Print all entries precisely as they are written.

#### The input ####

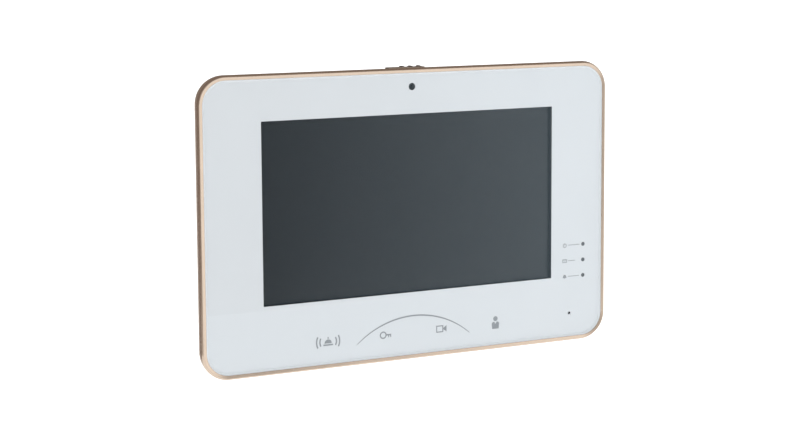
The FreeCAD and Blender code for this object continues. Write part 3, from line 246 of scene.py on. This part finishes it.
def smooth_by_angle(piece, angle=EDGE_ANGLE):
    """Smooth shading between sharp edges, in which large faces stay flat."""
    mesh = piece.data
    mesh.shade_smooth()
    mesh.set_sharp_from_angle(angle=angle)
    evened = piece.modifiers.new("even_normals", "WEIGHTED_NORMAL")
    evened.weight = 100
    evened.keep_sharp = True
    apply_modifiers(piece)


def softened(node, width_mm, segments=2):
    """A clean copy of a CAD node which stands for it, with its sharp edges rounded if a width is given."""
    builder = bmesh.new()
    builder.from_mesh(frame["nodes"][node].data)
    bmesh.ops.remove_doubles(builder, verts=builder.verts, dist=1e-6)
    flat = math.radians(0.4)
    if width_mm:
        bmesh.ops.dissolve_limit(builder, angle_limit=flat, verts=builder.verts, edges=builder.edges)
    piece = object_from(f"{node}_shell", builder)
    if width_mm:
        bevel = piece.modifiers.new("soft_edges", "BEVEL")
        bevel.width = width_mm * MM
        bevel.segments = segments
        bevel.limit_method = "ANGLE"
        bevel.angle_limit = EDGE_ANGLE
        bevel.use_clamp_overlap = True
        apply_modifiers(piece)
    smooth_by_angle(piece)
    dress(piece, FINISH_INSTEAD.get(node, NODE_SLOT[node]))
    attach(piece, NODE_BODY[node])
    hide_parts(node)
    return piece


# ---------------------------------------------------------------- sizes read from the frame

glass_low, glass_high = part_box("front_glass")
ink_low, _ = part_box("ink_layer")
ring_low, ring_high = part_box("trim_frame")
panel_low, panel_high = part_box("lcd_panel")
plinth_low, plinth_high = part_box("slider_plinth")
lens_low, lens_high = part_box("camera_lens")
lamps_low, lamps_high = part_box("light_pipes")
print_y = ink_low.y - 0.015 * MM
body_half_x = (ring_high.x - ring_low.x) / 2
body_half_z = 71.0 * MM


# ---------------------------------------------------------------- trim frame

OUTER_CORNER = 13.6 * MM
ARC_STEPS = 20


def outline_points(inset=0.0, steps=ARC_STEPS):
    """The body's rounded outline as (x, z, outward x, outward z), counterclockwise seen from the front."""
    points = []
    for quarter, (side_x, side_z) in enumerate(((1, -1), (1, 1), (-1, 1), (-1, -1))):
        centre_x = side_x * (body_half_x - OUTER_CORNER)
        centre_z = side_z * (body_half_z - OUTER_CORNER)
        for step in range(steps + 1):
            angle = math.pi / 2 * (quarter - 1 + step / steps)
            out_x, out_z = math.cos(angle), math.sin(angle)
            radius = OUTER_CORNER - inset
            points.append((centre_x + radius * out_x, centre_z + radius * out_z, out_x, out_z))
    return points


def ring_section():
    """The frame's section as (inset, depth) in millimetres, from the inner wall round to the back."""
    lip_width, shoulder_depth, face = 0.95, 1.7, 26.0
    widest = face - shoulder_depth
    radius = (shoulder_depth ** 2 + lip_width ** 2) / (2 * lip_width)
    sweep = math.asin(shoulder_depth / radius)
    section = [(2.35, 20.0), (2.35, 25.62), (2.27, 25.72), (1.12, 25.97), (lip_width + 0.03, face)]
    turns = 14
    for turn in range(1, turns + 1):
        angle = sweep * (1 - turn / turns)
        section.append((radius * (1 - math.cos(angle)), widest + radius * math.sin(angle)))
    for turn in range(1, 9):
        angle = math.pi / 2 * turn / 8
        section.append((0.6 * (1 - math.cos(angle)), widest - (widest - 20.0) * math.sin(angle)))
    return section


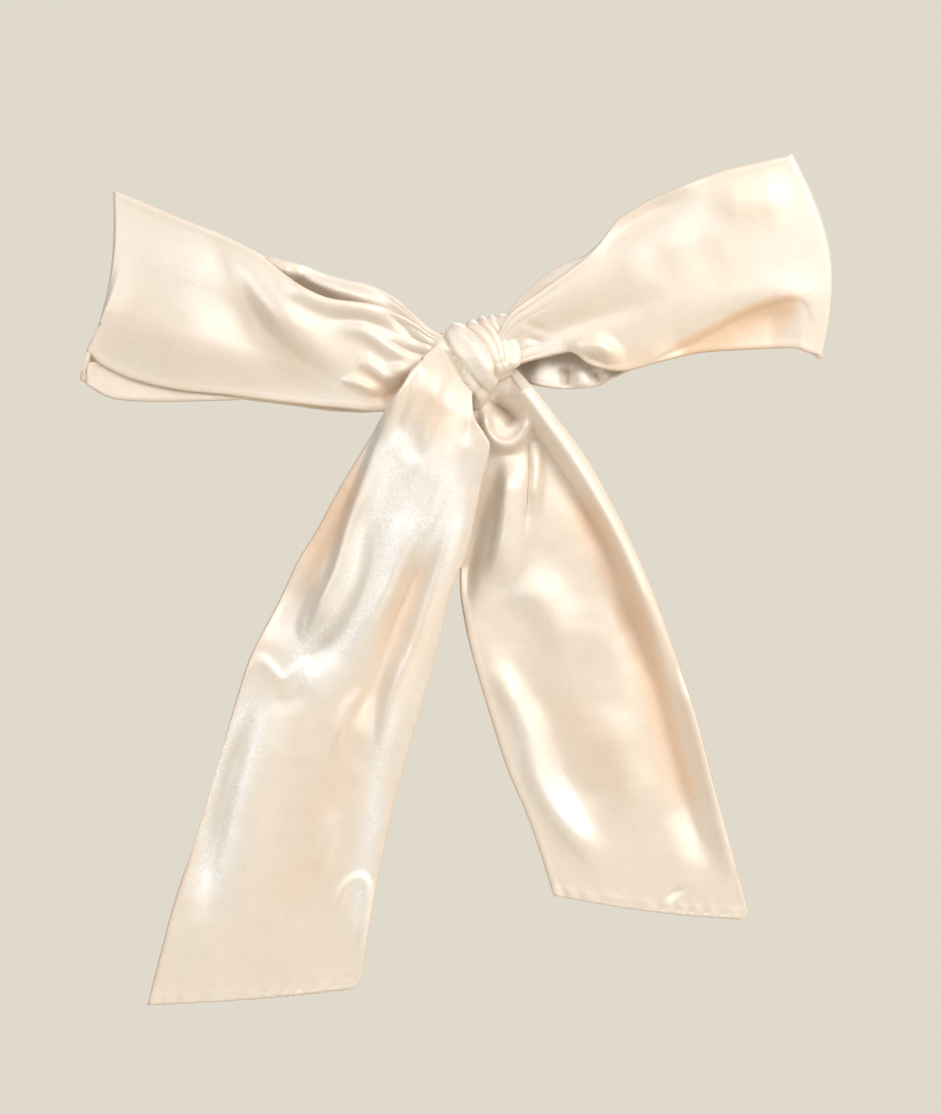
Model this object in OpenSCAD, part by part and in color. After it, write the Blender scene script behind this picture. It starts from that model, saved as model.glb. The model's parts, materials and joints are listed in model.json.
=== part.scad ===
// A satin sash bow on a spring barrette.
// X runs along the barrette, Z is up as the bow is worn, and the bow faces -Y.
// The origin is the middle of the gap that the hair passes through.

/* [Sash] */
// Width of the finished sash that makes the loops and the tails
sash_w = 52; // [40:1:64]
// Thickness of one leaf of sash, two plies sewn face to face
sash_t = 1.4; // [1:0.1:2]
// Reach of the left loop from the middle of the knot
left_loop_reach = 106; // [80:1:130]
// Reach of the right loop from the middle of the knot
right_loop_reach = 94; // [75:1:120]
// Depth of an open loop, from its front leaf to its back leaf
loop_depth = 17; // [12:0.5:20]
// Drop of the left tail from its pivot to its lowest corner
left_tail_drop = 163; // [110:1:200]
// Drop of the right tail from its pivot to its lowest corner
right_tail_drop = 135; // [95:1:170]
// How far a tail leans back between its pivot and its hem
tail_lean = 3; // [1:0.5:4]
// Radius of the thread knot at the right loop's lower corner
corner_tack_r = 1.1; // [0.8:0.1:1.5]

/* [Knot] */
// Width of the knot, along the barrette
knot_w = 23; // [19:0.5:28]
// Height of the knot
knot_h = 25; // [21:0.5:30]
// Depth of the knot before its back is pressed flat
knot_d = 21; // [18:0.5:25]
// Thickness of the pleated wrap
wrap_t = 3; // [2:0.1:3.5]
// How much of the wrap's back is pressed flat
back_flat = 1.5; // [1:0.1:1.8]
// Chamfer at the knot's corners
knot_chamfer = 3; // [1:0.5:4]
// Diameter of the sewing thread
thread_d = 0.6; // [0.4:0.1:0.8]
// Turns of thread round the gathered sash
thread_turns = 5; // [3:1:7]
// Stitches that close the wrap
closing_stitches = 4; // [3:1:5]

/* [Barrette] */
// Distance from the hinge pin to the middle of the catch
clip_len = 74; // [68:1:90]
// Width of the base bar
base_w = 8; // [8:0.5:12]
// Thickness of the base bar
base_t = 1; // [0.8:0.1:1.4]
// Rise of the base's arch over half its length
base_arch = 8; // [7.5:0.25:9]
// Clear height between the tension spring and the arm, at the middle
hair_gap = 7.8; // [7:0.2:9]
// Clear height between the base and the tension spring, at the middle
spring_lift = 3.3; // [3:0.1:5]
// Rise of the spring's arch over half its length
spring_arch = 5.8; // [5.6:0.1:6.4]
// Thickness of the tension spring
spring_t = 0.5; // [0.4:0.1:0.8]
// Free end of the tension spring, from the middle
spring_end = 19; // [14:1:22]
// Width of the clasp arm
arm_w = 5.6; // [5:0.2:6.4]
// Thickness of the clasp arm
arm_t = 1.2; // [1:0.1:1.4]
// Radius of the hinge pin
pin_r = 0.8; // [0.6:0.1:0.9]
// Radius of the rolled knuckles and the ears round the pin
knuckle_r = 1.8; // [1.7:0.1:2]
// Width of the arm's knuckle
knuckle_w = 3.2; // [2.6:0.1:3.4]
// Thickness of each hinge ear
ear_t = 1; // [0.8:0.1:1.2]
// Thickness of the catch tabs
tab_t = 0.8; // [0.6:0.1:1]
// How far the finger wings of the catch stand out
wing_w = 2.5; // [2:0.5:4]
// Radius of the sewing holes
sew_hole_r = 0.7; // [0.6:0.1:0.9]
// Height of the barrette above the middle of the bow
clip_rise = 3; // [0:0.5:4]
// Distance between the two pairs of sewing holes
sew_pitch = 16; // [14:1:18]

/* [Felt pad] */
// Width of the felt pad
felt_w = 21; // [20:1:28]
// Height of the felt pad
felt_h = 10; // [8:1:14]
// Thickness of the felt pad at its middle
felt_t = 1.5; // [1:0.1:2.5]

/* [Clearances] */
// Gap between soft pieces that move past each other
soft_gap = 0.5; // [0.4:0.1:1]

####

- **Exercise response**:
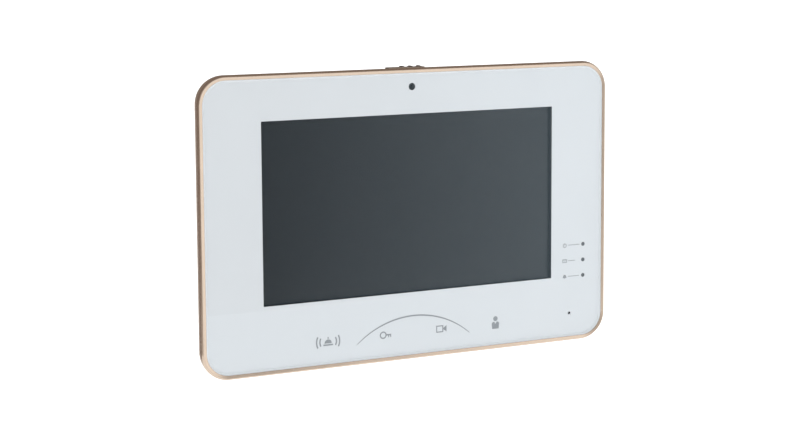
The FreeCAD and Blender code for this object continues. Write part 3, from line 246 of scene.py on. This part finishes it.
def smooth_by_angle(piece, angle=EDGE_ANGLE):
    """Smooth shading between sharp edges, in which large faces stay flat."""
    mesh = piece.data
    mesh.shade_smooth()
    mesh.set_sharp_from_angle(angle=angle)
    evened = piece.modifiers.new("even_normals", "WEIGHTED_NORMAL")
    evened.weight = 100
    evened.keep_sharp = True
    apply_modifiers(piece)


def softened(node, width_mm, segments=2):
    """A clean copy of a CAD node which stands for it, with its sharp edges rounded if a width is given."""
    builder = bmesh.new()
    builder.from_mesh(frame["nodes"][node].data)
    bmesh.ops.remove_doubles(builder, verts=builder.verts, dist=1e-6)
    flat = math.radians(0.4)
    if width_mm:
        bmesh.ops.dissolve_limit(builder, angle_limit=flat, verts=builder.verts, edges=builder.edges)
    piece = object_from(f"{node}_shell", builder)
    if width_mm:
        bevel = piece.modifiers.new("soft_edges", "BEVEL")
        bevel.width = width_mm * MM
        bevel.segments = segments
        bevel.limit_method = "ANGLE"
        bevel.angle_limit = EDGE_ANGLE
        bevel.use_clamp_overlap = True
        apply_modifiers(piece)
    smooth_by_angle(piece)
    dress(piece, FINISH_INSTEAD.get(node, NODE_SLOT[node]))
    attach(piece, NODE_BODY[node])
    hide_parts(node)
    return piece


# ---------------------------------------------------------------- sizes read from the frame

glass_low, glass_high = part_box("front_glass")
ink_low, _ = part_box("ink_layer")
ring_low, ring_high = part_box("trim_frame")
panel_low, panel_high = part_box("lcd_panel")
plinth_low, plinth_high = part_box("slider_plinth")
lens_low, lens_high = part_box("camera_lens")
lamps_low, lamps_high = part_box("light_pipes")
print_y = ink_low.y - 0.015 * MM
body_half_x = (ring_high.x - ring_low.x) / 2
body_half_z = 71.0 * MM


# ---------------------------------------------------------------- trim frame

OUTER_CORNER = 13.6 * MM
ARC_STEPS = 20


def outline_points(inset=0.0, steps=ARC_STEPS):
    """The body's rounded outline as (x, z, outward x, outward z), counterclockwise seen from the front."""
    points = []
    for quarter, (side_x, side_z) in enumerate(((1, -1), (1, 1), (-1, 1), (-1, -1))):
        centre_x = side_x * (body_half_x - OUTER_CORNER)
        centre_z = side_z * (body_half_z - OUTER_CORNER)
        for step in range(steps + 1):
            angle = math.pi / 2 * (quarter - 1 + step / steps)
            out_x, out_z = math.cos(angle), math.sin(angle)
            radius = OUTER_CORNER - inset
            points.append((centre_x + radius * out_x, centre_z + radius * out_z, out_x, out_z))
    return points


def ring_section():
    """The frame's section as (inset, depth) in millimetres, from the inner wall round to the back."""
    lip_width, shoulder_depth, face = 0.95, 1.7, 26.0
    widest = face - shoulder_depth
    radius = (shoulder_depth ** 2 + lip_width ** 2) / (2 * lip_width)
    sweep = math.asin(shoulder_depth / radius)
    section = [(2.35, 20.0), (2.35, 25.62), (2.27, 25.72), (1.12, 25.97), (lip_width + 0.03, face)]
    turns = 14
    for turn in range(1, turns + 1):
        angle = sweep * (1 - turn / turns)
        section.append((radius * (1 - math.cos(angle)), widest + radius * math.sin(angle)))
    for turn in range(1, 9):
        angle = math.pi / 2 * turn / 8
        section.append((0.6 * (1 - math.cos(angle)), widest - (widest - 20.0) * math.sin(angle)))
    return section


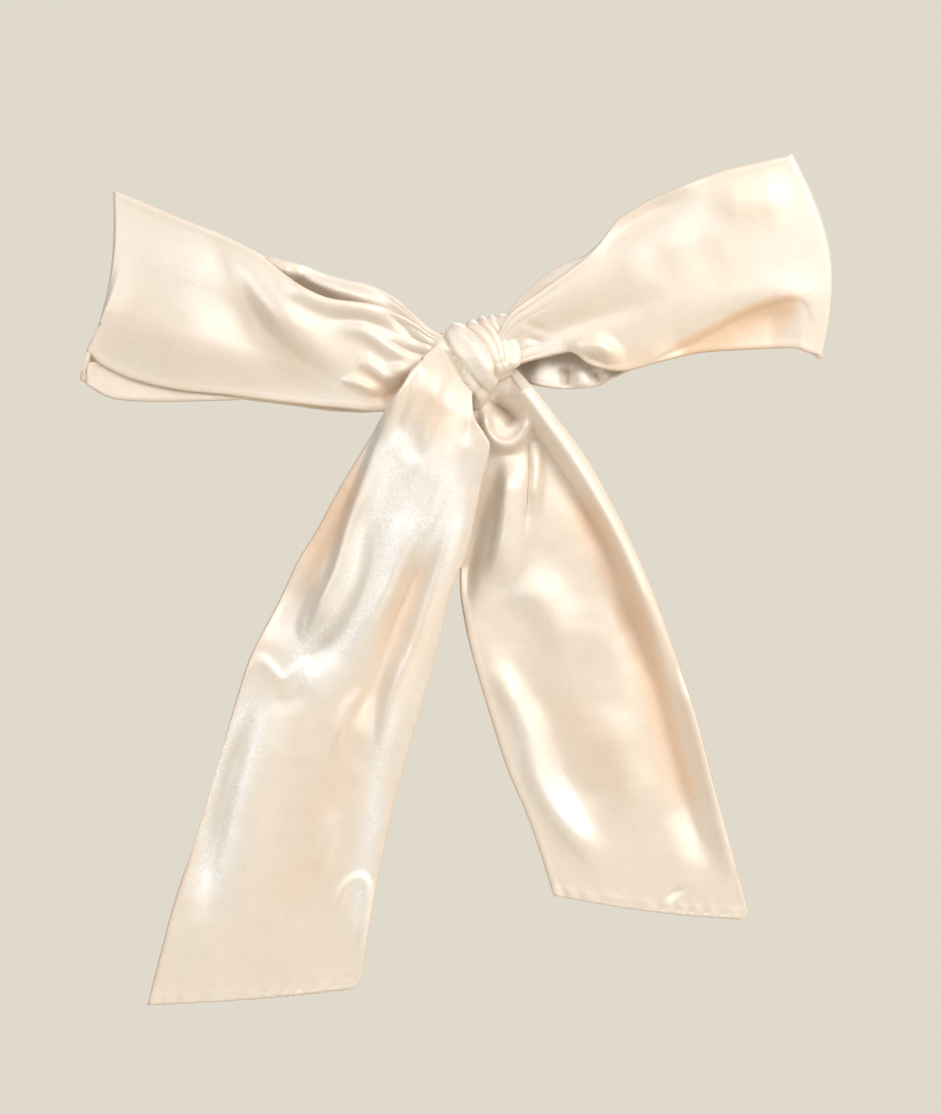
Model this object in OpenSCAD, part by part and in color. After it, write the Blender scene script behind this picture. It starts from that model, saved as model.glb. The model's parts, materials and joints are listed in model.json.
=== part.scad ===
// A satin sash bow on a spring barrette.
// X runs along the barrette, Z is up as the bow is worn, and the bow faces -Y.
// The origin is the middle of the gap that the hair passes through.

/* [Sash] */
// Width of the finished sash that makes the loops and the tails
sash_w = 52; // [40:1:64]
// Thickness of one leaf of sash, two plies sewn face to face
sash_t = 1.4; // [1:0.1:2]
// Reach of the left loop from the middle of the knot
left_loop_reach = 106; // [80:1:130]
// Reach of the right loop from the middle of the knot
right_loop_reach = 94; // [75:1:120]
// Depth of an open loop, from its front leaf to its back leaf
loop_depth = 17; // [12:0.5:20]
// Drop of the left tail from its pivot to its lowest corner
left_tail_drop = 163; // [110:1:200]
// Drop of the right tail from its pivot to its lowest corner
right_tail_drop = 135; // [95:1:170]
// How far a tail leans back between its pivot and its hem
tail_lean = 3; // [1:0.5:4]
// Radius of the thread knot at the right loop's lower corner
corner_tack_r = 1.1; // [0.8:0.1:1.5]

/* [Knot] */
// Width of the knot, along the barrette
knot_w = 23; // [19:0.5:28]
// Height of the knot
knot_h = 25; // [21:0.5:30]
// Depth of the knot before its back is pressed flat
knot_d = 21; // [18:0.5:25]
// Thickness of the pleated wrap
wrap_t = 3; // [2:0.1:3.5]
// How much of the wrap's back is pressed flat
back_flat = 1.5; // [1:0.1:1.8]
// Chamfer at the knot's corners
knot_chamfer = 3; // [1:0.5:4]
// Diameter of the sewing thread
thread_d = 0.6; // [0.4:0.1:0.8]
// Turns of thread round the gathered sash
thread_turns = 5; // [3:1:7]
// Stitches that close the wrap
closing_stitches = 4; // [3:1:5]

/* [Barrette] */
// Distance from the hinge pin to the middle of the catch
clip_len = 74; // [68:1:90]
// Width of the base bar
base_w = 8; // [8:0.5:12]
// Thickness of the base bar
base_t = 1; // [0.8:0.1:1.4]
// Rise of the base's arch over half its length
base_arch = 8; // [7.5:0.25:9]
// Clear height between the tension spring and the arm, at the middle
hair_gap = 7.8; // [7:0.2:9]
// Clear height between the base and the tension spring, at the middle
spring_lift = 3.3; // [3:0.1:5]
// Rise of the spring's arch over half its length
spring_arch = 5.8; // [5.6:0.1:6.4]
// Thickness of the tension spring
spring_t = 0.5; // [0.4:0.1:0.8]
// Free end of the tension spring, from the middle
spring_end = 19; // [14:1:22]
// Width of the clasp arm
arm_w = 5.6; // [5:0.2:6.4]
// Thickness of the clasp arm
arm_t = 1.2; // [1:0.1:1.4]
// Radius of the hinge pin
pin_r = 0.8; // [0.6:0.1:0.9]
// Radius of the rolled knuckles and the ears round the pin
knuckle_r = 1.8; // [1.7:0.1:2]
// Width of the arm's knuckle
knuckle_w = 3.2; // [2.6:0.1:3.4]
// Thickness of each hinge ear
ear_t = 1; // [0.8:0.1:1.2]
// Thickness of the catch tabs
tab_t = 0.8; // [0.6:0.1:1]
// How far the finger wings of the catch stand out
wing_w = 2.5; // [2:0.5:4]
// Radius of the sewing holes
sew_hole_r = 0.7; // [0.6:0.1:0.9]
// Height of the barrette above the middle of the bow
clip_rise = 3; // [0:0.5:4]
// Distance between the two pairs of sewing holes
sew_pitch = 16; // [14:1:18]

/* [Felt pad] */
// Width of the felt pad
felt_w = 21; // [20:1:28]
// Height of the felt pad
felt_h = 10; // [8:1:14]
// Thickness of the felt pad at its middle
felt_t = 1.5; // [1:0.1:2.5]

/* [Clearances] */
// Gap between soft pieces that move past each other
soft_gap = 0.5; // [0.4:0.1:1]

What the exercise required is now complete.